Инженер открыл глаза: над ним склонились тёмные силуэты, тонкой струйкой лилась вода из фляги на лицо. Спросил:
– Где? Почему граната?
– Очнулся, слава богу, – выдохнул поручик, – и никакая не граната. Пулей слегка оцарапало. Что же вы, друг мой, на бруствер полезли, да ещё в белой фуражке?
Ярилов сел: тут же всё поплыло перед глазами. Схватился за стенку траншеи.
– Тихо, тихо. Фельдшер скоро придёт, носилки готовы. Отнесём вас в лазарет.
– Нет. Не надо в лазарет. Уже всё прошло.
Не хватало ещё в самом начале осады оказаться вне дела! Иван собрался с силами, поднялся, опираясь на чьё-то плечо. Сказал:
– Странно, я выстрела не слышал.
– Так свою пулю и не услышишь, – пояснил поручик, – коли свистнула – значит, мимо.
– Метко стреляют, черти. Сколько тут? Саженей двести?
– Сто восемьдесят до крепостной стены. Туркмены – отличные стрелки. Да ещё ружья у них наши имеются, трофейные. Новейшие, системы Бердана. Моё упущение, не успел вас предупредить, – сказал ротный.
– Сам виноват, впредь буду осторожнее.
– Иван Андреевич, уверены, что врача не нужно?
– Абсолютно. Мне бы зарисовать, что увидел.
– Пойдёмте в блиндаж, там светильник имеется.
Достал перочинный нож, очинил грифель. Точными движениями начал набрасывать по памяти план текинского укрепления, ставить размеры.
Откинув полог, просунул голову усатый фельдфебель:
– Ваше благородие, велите подать чай? Самовар вскипел.
– Давай.
Ротный поставил ободранные кружки, жестяную коробку из-под ландрина. Пригласил:
– Угощайтесь, Иван Андреевич. Небогато, по-походному. Халва из Чекишляра. Не «Жорж Борман», разумеется, но есть можно.

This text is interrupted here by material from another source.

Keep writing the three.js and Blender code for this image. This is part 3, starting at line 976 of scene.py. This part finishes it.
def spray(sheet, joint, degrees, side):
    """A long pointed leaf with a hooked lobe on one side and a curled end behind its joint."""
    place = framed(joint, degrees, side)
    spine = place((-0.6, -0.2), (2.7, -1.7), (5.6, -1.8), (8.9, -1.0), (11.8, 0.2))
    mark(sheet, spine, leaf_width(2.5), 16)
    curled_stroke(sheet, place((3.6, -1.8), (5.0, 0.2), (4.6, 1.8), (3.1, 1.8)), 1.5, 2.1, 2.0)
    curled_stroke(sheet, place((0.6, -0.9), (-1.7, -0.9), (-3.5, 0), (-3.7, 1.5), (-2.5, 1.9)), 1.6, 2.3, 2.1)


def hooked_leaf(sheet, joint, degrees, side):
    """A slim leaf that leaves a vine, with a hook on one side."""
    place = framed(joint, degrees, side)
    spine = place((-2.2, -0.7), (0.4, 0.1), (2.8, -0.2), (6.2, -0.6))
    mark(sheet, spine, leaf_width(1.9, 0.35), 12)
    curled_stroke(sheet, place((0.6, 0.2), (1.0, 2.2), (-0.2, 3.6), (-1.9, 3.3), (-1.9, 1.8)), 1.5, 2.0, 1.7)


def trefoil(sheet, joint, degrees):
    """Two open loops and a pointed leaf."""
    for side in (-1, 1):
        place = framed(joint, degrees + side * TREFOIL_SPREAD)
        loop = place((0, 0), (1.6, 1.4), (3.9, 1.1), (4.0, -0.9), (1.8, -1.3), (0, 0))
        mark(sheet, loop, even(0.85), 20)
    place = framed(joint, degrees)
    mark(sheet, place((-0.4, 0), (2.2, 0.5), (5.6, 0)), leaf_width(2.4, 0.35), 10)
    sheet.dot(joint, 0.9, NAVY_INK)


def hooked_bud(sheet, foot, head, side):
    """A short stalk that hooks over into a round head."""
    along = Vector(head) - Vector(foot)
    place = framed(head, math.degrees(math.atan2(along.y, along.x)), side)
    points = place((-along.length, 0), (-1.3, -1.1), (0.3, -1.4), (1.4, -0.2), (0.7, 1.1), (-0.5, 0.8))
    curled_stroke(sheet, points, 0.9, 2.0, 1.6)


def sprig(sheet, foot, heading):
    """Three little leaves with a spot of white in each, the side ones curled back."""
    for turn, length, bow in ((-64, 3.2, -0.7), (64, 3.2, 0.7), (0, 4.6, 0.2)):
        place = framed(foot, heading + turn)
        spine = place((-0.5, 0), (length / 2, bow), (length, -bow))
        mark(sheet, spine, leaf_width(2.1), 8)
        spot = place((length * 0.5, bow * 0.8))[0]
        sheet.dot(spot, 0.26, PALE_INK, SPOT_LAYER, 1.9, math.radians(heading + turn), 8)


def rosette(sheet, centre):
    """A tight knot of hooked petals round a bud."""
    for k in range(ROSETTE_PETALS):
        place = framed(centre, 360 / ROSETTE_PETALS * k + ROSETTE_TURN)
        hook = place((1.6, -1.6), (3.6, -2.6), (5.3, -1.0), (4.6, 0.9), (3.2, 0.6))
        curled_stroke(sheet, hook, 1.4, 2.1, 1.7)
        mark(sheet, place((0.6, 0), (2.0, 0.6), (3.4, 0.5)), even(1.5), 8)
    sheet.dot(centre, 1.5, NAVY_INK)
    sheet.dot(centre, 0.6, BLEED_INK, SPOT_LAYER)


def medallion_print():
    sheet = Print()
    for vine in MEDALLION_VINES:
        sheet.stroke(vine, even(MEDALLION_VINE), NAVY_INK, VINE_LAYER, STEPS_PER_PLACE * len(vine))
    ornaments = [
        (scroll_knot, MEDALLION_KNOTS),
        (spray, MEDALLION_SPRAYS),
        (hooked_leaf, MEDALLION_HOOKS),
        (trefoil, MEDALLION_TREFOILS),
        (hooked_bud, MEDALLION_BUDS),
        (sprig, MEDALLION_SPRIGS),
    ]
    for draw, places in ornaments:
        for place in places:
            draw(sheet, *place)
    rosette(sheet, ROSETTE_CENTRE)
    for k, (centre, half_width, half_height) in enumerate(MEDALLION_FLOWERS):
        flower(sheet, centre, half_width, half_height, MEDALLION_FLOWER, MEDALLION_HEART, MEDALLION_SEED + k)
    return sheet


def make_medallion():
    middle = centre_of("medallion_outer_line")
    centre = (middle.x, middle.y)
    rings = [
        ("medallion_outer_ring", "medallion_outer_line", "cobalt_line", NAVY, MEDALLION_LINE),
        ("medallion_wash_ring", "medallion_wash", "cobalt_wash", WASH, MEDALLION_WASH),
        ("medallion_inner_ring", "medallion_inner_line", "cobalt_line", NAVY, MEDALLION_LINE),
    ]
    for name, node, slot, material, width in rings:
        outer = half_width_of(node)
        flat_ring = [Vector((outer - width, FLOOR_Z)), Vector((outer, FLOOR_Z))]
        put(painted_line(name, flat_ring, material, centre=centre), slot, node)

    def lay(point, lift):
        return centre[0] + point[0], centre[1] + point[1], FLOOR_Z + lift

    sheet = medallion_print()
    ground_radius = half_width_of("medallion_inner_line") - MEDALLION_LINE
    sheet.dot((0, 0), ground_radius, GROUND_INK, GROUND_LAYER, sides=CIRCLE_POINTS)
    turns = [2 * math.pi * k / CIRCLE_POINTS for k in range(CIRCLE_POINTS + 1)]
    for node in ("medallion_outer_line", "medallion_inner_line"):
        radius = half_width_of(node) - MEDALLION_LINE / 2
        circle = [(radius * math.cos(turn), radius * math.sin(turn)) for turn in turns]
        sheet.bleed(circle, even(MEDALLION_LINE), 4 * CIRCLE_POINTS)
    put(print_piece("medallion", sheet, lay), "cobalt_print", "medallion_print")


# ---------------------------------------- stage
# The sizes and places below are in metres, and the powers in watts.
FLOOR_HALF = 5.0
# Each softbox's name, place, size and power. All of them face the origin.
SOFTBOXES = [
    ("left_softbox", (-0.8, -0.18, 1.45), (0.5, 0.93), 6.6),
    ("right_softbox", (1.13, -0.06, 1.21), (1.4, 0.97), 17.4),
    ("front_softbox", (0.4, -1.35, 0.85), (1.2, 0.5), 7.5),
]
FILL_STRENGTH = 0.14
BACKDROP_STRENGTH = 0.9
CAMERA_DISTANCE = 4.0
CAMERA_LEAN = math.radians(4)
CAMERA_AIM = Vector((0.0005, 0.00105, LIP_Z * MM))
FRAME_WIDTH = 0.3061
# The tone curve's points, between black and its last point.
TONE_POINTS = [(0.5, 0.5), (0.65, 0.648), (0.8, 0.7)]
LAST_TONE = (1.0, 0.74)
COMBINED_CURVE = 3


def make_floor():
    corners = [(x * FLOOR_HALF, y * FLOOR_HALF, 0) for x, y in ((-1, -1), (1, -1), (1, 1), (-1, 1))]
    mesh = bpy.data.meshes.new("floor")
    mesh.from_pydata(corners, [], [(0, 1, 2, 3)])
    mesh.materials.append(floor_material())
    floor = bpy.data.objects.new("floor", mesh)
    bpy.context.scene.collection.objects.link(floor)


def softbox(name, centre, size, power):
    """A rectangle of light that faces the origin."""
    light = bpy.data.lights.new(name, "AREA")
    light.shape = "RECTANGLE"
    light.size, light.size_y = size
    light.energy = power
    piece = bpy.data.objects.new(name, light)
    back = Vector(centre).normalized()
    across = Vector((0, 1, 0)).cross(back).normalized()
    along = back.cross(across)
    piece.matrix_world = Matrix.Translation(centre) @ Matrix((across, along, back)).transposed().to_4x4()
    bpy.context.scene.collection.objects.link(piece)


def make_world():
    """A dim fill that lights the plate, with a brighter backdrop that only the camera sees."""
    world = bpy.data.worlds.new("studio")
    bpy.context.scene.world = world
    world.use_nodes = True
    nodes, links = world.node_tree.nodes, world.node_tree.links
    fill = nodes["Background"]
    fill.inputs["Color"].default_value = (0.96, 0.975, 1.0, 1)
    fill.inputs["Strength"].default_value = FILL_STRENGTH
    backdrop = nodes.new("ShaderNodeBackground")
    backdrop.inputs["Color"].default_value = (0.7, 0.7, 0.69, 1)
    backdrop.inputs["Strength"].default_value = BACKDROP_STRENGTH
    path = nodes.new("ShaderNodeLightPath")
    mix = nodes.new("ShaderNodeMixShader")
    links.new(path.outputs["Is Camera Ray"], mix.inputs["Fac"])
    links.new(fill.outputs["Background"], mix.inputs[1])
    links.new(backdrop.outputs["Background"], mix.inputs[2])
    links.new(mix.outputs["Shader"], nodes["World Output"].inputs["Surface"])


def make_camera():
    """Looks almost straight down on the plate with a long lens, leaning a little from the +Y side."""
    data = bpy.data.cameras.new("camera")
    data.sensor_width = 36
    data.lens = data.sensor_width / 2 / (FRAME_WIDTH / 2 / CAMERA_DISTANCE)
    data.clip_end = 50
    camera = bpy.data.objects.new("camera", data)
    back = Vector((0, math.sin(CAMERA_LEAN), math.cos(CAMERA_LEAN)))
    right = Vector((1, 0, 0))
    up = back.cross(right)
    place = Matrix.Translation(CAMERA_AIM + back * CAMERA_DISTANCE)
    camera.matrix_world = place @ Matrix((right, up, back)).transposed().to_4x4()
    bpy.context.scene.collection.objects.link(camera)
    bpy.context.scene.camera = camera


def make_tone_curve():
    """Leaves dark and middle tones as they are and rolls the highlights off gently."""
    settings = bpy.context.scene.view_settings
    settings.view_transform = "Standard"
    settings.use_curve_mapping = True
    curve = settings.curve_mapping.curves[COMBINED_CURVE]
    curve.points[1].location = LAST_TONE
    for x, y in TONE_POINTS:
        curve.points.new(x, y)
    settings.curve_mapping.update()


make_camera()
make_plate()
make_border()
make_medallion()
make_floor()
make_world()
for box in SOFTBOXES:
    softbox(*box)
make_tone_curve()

Инженер-подпоручик долго грел руки горячей кружкой. Пехотинец заметил:
– По ночам холодно. Печек не хватает, нижние чины мёрзнут. Скорей бы уж штурм.
– За Михаилом Дмитриевичем дело не станет. Думаю, пять дней, от силы – семь, и пойдём на приступ.
– Да уж, с генералом нам повезло, – согласился поручик, – пора бы эту болячку текинскую выковырять. Но лихой народ, скажу вам. Постоянно вылазки. Вчера-то слышали?
– Про второй редут? Да, полсотни погибших. И горную пушку утащили.
– И полковое знамя, – кивнул поручик, – позор неслыханный. Скобелев собирал офицеров. Обещал пока не докладывать в Петербург, дать возможность исправиться, в штурме вернуть знамя, смыть конфузию. А то ведь расформируют полк. Из-за каких-то дикарей.
Поручик вздохнул. Поднялся, накинул шинель.
– Пойду проверю посты. А вы, Иван Андреевич, оставайтесь-ка у нас. С рассветом закончите рекогносцировку, чего вам туда-сюда мотаться? Вот и кровать походная в вашем распоряжении.